## Stated problem
Return each entry exactly, omitting nothing.

Source records
····················

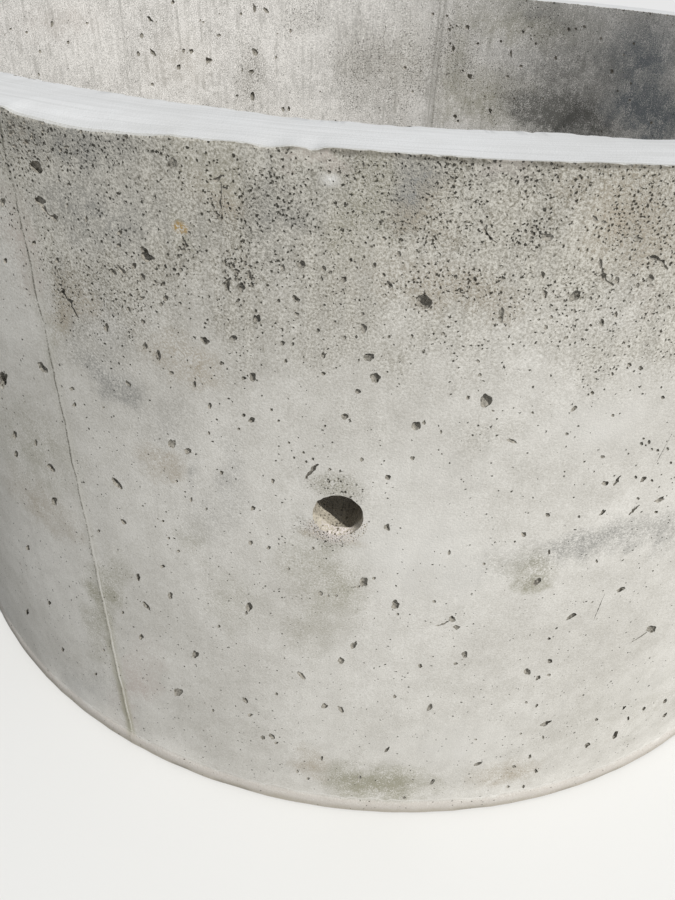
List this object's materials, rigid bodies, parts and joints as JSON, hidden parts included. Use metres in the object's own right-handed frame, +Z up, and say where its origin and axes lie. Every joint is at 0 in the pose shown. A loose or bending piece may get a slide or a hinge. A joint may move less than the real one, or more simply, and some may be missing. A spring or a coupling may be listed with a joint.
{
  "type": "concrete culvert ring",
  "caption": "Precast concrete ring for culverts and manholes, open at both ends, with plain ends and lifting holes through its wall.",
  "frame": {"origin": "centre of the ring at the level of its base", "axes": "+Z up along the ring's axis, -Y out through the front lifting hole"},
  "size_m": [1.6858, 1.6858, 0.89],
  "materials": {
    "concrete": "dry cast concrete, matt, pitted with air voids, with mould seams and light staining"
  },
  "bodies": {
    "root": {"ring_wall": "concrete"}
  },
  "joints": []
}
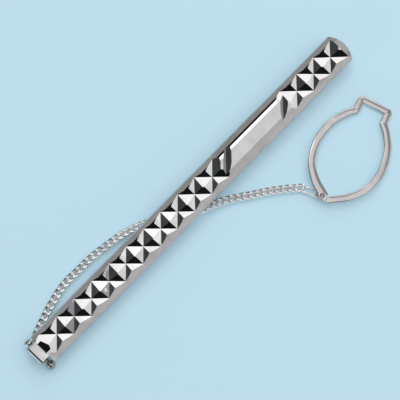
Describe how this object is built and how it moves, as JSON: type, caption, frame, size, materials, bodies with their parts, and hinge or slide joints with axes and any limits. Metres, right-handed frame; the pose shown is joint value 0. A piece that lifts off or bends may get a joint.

····················

## Finished task
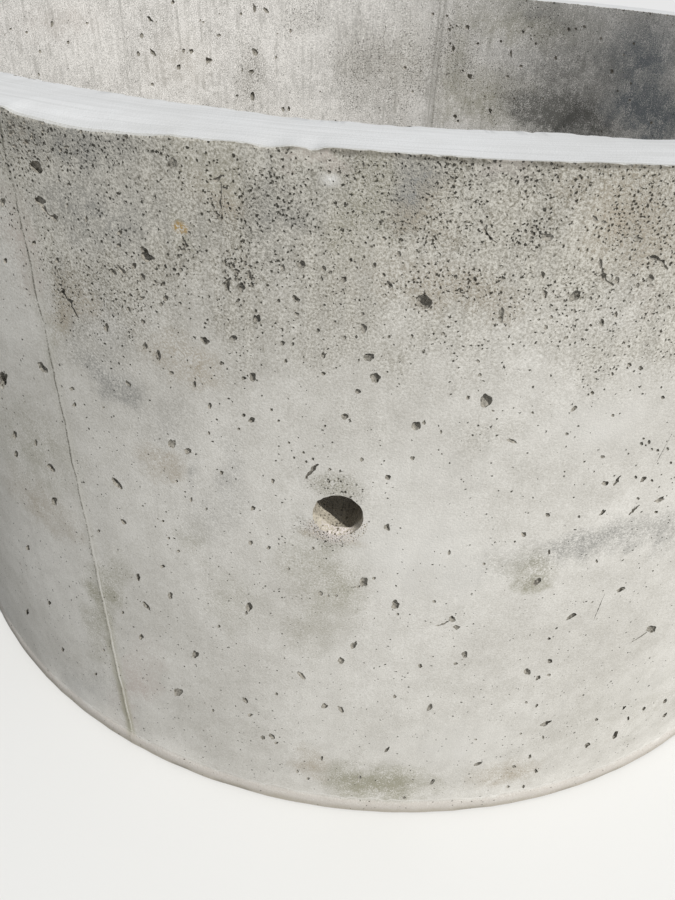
List this object's materials, rigid bodies, parts and joints as JSON, hidden parts included. Use metres in the object's own right-handed frame, +Z up, and say where its origin and axes lie. Every joint is at 0 in the pose shown. A loose or bending piece may get a slide or a hinge. A joint may move less than the real one, or more simply, and some may be missing. A spring or a coupling may be listed with a joint.
{
  "type": "concrete culvert ring",
  "caption": "Precast concrete ring for culverts and manholes, open at both ends, with plain ends and lifting holes through its wall.",
  "frame": {"origin": "centre of the ring at the level of its base", "axes": "+Z up along the ring's axis, -Y out through the front lifting hole"},
  "size_m": [1.6858, 1.6858, 0.89],
  "materials": {
    "concrete": "dry cast concrete, matt, pitted with air voids, with mould seams and light staining"
  },
  "bodies": {
    "root": {"ring_wall": "concrete"}
  },
  "joints": []
}
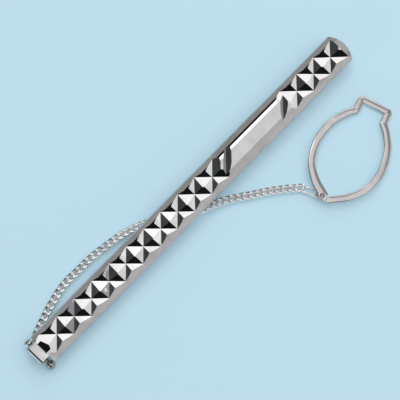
Describe how this object is built and how it moves, as JSON: type, caption, frame, size, materials, bodies with their parts, and hinge or slide joints with axes and any limits. Metres, right-handed frame; the pose shown is joint value 0. A piece that lifts off or bends may get a joint.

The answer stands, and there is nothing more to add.